Auf dem Foto sieht man zwei Heidelbergerinnen, die bei einem Metzger Wurstwaren kaufen. Dieser trennt die dafür benötigten Lebensmittelmarken ab. Die Bevölkerung musste nach Kriegsende weiterhin Marken vorweisen, um bestimmte Lebensmittel kaufen zu dürfen. Die Militärregierung hatte dazu neue Lebensmittelkarten eingeführt. An US-amerikanische Soldaten durften in deutschen Geschäften keine Lebensmittel abgegeben werden. Die Region Heidelberg war auf Fleischimporte aus Überschussregionen – beispielsweise dem Landkreis Eppingen – angewiesen, da sie nur ein Drittel ihres Bedarfs selbst decken konnte. Ab April 1945 konnten Berufsfischer Lizenzen für den Fischfang auf dem Neckar beantragen, es wurde mit 10–15 Interessenten gerechnet. Im selben Monat bot die Militärregierung an, die täglich im DP-Camp der Grenadierkaserne anfallenden großen Mengen an Lebensmittelabfällen unentgeltlich für die Schweinemast zur Verfügung zu stellen. Am 2. Mai waren in Heidelberg insgesamt ungefähr 100.000 Personen mit Nahrungsmitteln zu versorgen. Aufgrund des Kohlemangels mussten Metzgereien und Schlachthöfe täglich Eis von der Stadt erhalten, und Bäckereien sollten im Juni 1945 zusammengelegt werden, um nur noch an einem Standort zu backen und an den restlichen lediglich zu verkaufen. Neben dem regulären Markt blühte auch der illegale Tauschund Schwarzhandel ohne Lebensmittelmarken, an dem sowohl Einheimische als auch US-Soldaten und DPs beteiligt waren.

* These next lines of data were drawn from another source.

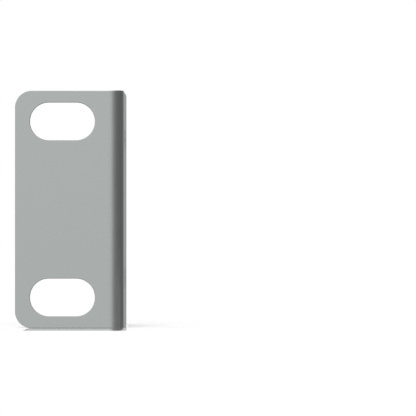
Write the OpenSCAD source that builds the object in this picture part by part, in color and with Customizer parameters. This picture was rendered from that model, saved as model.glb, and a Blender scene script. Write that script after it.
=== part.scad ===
// Right-angle ear bracket that fixes 19-inch equipment to a rack rail.
// It is one folded steel sheet: an ear that faces the front, and a flange
// that runs back along the side of the equipment.
// Frame: X runs across the ear towards the equipment, Y runs back into the
// rack and Z is up. The origin lies midway between the two rack slots, on
// the rear face of the ear, which seats on the rail.

/* [Sheet] */
// Thickness of the folded sheet
sheet_t = 2; // [1.5:0.1:2.5]
// Inside radius of the fold
fold_r = 0.4; // [0.3:0.1:1.2]
// Height of the bracket, just under one rack unit
height = 42.8; // [42:0.1:43.6]
// How far the squeezed metal stands out at each end of the fold
fold_swell = 0.1; // [0.05:0.05:0.2]

/* [Ear] */
// Width of the ear, from its outer edge to the face that lies on the equipment
ear_w = 19.6; // [19.5:0.05:30]
// Radius of the two outer corners of the ear
ear_corner_r = 3; // [0.5:0.1:3.5]

/* [Rack slots] */
// End-to-end length of each slot
slot_len = 11.7; // [8:0.1:12]
// Width of each slot
slot_w = 6.8; // [6:0.1:7.2]
// Distance between the two slot centres
slot_pitch = 31.75; // [31:0.05:32]
// Distance from the outer edge of the ear to the slot centres
slot_inset = 8.55; // [8.3:0.05:8.8]

/* [Flange] */
// Depth of the bracket, from the front of the ear to the rear edge of the flange
flange_d = 32; // [31.5:0.5:60]
// Radius of the two rear corners of the flange
flange_corner_r = 1; // [0.3:0.1:3]

/* [Screw holes] */
// Diameter of the screw holes
hole_d = 4.3; // [4:0.1:4.8]
// Diameter of the countersinks at the surface
csk_d = 7.8; // [6:0.1:8]
// Vertical distance between the two rows of holes
hole_pitch_z = 25.4; // [20:0.1:30]
// Front-to-back distance between the two columns of holes
hole_pitch_y = 16; // [12:0.5:17]
// Distance from the front of the ear to the first column of holes
hole_setback = 10.5; // [9:0.5:10.5]

/* [Hidden] */
$fn = 96;
out_r = fold_r + sheet_t;             // outside radius of the fold
swell_w = out_r / sqrt(2);            // half the width of the swelling
swell_r = (swell_w * swell_w + fold_swell * fold_swell) / (2 * fold_swell);
x_out = -slot_inset;                  // outer edge of the ear
x_dev = ear_w - slot_inset;           // face of the flange that lies on the equipment
y_front = -sheet_t;                   // front face of the ear
y_rear = flange_d - sheet_t;          // rear edge of the flange
x_fold = x_dev - out_r;               // where the flat ear ends
y_fold = y_front + out_r;             // where the flat flange starts
y_col = y_front + hole_setback;       // first column of holes
csk_h = min((csk_d - hole_d) / 2, sheet_t - 0.2);
steel = [0.67, 0.68, 0.68];

// A flat plate from x = 0 to w, square at x = w, with radius r on its two
// corners at x = 0, centred on y = 0 and t thick from z = 0.
module plate(w, h, r, t) {
    linear_extrude(height = t)
        union() {
            translate([r, -h / 2]) square([w - r, h]);
            translate([0, -h / 2 + r]) square([w, h - 2 * r]);
            for (s = [-1, 1]) translate([r, s * (h / 2 - r)]) circle(r = r);
        }
}

// A slot of length l and width w along X, cut through from z = 0 to t.
module slot(l, w, t) {
    linear_extrude(height = t)
        union() {
            square([l - w, w], center = true);
            for (s = [-1, 1]) translate([s * (l - w) / 2, 0]) circle(d = w);
        }
}

// A countersunk hole along +Z through a sheet from z = 0 to t, wide end at z = 0.
module csk_hole(t) {
    translate([0, 0, -1]) cylinder(d = hole_d, h = t + 2);
    translate([0, 0, -0.5])
        cylinder(r1 = hole_d / 2 + csk_h + 0.5, r2 = hole_d / 2, h = csk_h + 0.5);
}

// The fold seen from above, with a length w of the flat sheet on each side of
// it. The fold's axis is at the origin.
module fold_plan(w) {
    difference() {
        union() {
            intersection() {
                circle(r = out_r);
                translate([0, -out_r]) square(out_r);
            }
            translate([-w, -out_r]) square([w, sheet_t]);
            translate([fold_r, 0]) square([sheet_t, w]);
        }
        circle(r = fold_r);
    }
}

// The quarter of a tube that joins the ear to the flange. The metal that is
// squeezed out of it swells at each end in a shallow dome.
module fold() {
    translate([x_fold, y_fold, 0]) {
        translate([0, 0, -height / 2])
            linear_extrude(height = height) fold_plan(0.5);
        for (s = [0, 1]) mirror([0, 0, s])
            translate([0, 0, height / 2]) intersection() {
                translate([0, 0, -1]) linear_extrude(height = 2) fold_plan(3);
                translate([0, 0, fold_swell - swell_r])
                    rotate([0, 0, -45]) rotate([0, 90, 0])
                        cylinder(r = swell_r, h = 12, center = true, $fn = 360);
            }
    }
}

module bracket() {
    color(steel)
        difference() {
            union() {
                // ear
                translate([x_out, 0, 0]) rotate([90, 0, 0])
                    plate(x_fold - x_out, height, ear_corner_r, sheet_t);
                fold();
                // flange, with its square end at the fold
                translate([x_dev, y_rear, 0]) rotate([0, 0, -90]) rotate([90, 0, 0])
                    plate(y_rear - y_fold, height, flange_corner_r, sheet_t);
            }
            for (s = [-1, 1])
                translate([0, 1, s * slot_pitch / 2]) rotate([90, 0, 0])
                    slot(slot_len, slot_w, sheet_t + 2);
            for (c = [0, 1], s = [-1, 1])
                translate([x_dev - sheet_t, y_col + c * hole_pitch_y, s * hole_pitch_z / 2])
                    rotate([0, 90, 0]) csk_hole(sheet_t);
        }
}

bracket();
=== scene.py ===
import math

import bpy
import numpy as np
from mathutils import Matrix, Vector
from mathutils.geometry import delaunay_2d_cdt


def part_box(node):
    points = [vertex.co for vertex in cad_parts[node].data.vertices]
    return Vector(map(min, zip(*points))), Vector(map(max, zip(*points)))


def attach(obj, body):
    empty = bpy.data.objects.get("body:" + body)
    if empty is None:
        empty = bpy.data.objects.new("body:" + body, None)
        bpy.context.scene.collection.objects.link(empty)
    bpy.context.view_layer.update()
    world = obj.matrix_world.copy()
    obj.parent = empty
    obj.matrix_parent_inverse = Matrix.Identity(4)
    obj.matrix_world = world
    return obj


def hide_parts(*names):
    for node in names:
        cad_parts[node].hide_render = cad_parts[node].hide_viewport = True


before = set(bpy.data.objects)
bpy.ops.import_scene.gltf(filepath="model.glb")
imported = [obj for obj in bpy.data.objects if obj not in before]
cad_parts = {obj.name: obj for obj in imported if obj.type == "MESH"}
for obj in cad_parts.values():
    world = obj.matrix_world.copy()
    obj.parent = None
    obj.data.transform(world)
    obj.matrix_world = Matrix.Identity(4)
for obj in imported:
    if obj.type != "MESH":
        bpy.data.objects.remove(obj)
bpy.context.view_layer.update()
box_lo, box_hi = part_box("bracket")

MM = 0.001
scene = bpy.context.scene
scene.view_settings.view_transform = "Standard"
scene.view_settings.look = "None"

# ---------------------------------------------------------------- dimensions
# Millimetres, in the row frame. The outer limits come from the CAD box; the
# rest repeats the numbers that the part was built with.
X0 = box_lo.x / MM            # outer edge of the ear
X1 = box_hi.x / MM            # face of the flange that lies on the equipment
Y0 = box_lo.y / MM            # front face of the ear
Y1 = box_hi.y / MM            # rear edge of the flange
ZH = box_hi.z / MM            # half the height
T = 2.0                       # sheet thickness
RO = 2.4                      # outside radius of the fold
XF = X1 - RO                  # the flat ear ends here
YF = Y0 + RO                  # the flat flange starts here
LB = math.pi / 2 * 1.4        # length of the fold in the flat pattern
SE = XF + LB                  # the flange starts here in the flat pattern
S1 = SE + (Y1 - YF)           # rear edge in the flat pattern
SWELL = 0.10                  # the edges swell this much at the fold
ZE = ZH - SWELL - 0.005       # half the height away from the fold

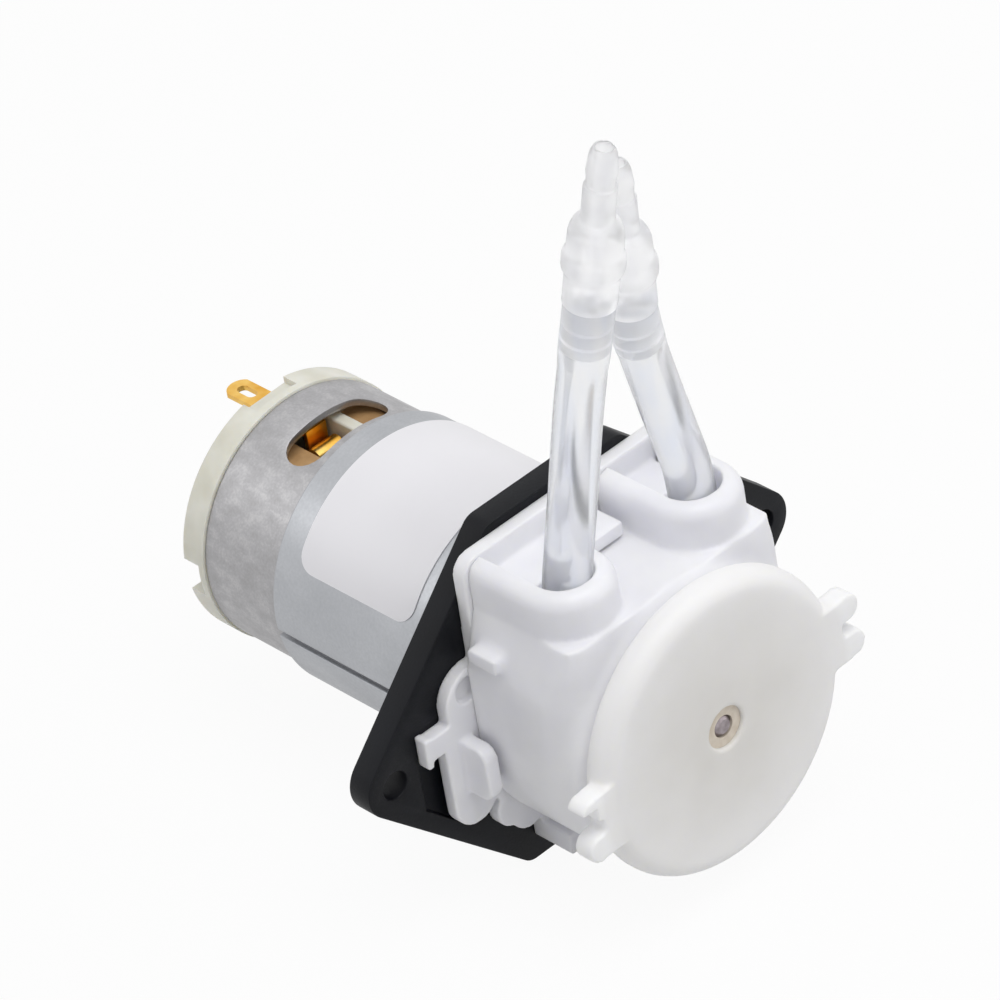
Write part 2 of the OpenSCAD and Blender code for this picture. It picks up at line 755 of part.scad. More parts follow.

Das Bild zeigt eine Menschenschlange vor der Tabakausgabe im Landfriedhaus im Stadtteil Bergheim. Eigentlich durfte die Heidelberger Tabakfabrik J. P. Landfried Tabak auf Anordnung der Militärregierung ausschließlich an US-Amerikaner abgeben. Dennoch versuchten immer wieder ehemalige Wehrmachtssoldaten hier Tabak zu erwerben. Nachdem zwei amputierte Kriegsheimkehrer illegalerweise mehrere Päckchen Tabak geschenkt bekommen hatten, verselbständigte sich das Phänomen. Immer mehr entlassene deutsche Kriegsgefangene machten sich in der Folgezeit auf den Weg nach Heidelberg, um von der Tabakfabrik Rauchwaren zu erhalten. Gerüchten zufolge erhielt jeder entlassene Wehrmachtssoldat je zwei Päckchen Feinschnitt und Pfeifentabak. Nach den Schilderungen des Heidelberger Autors Werner Pieper wurden insgesamt 600.000 Päckchen Tabak auf diese Weise verteilt. Bei vier Päckchen pro Mann würde das bedeuten, dass in Summe 150.000 ehemalige deutsche Wehrmachtssoldaten nach ihrer Entlassung aus der Kriegsgefangenschaft – entgegen der Anweisung der Militärregierung – in Heidelberg mit Tabak versorgt wurden. Tabak war eines der wichtigsten Güter für den illegalen Tauschund Schwarzhandel, sodass nicht nur Raucherinnen und Raucher an Tabak interessiert waren.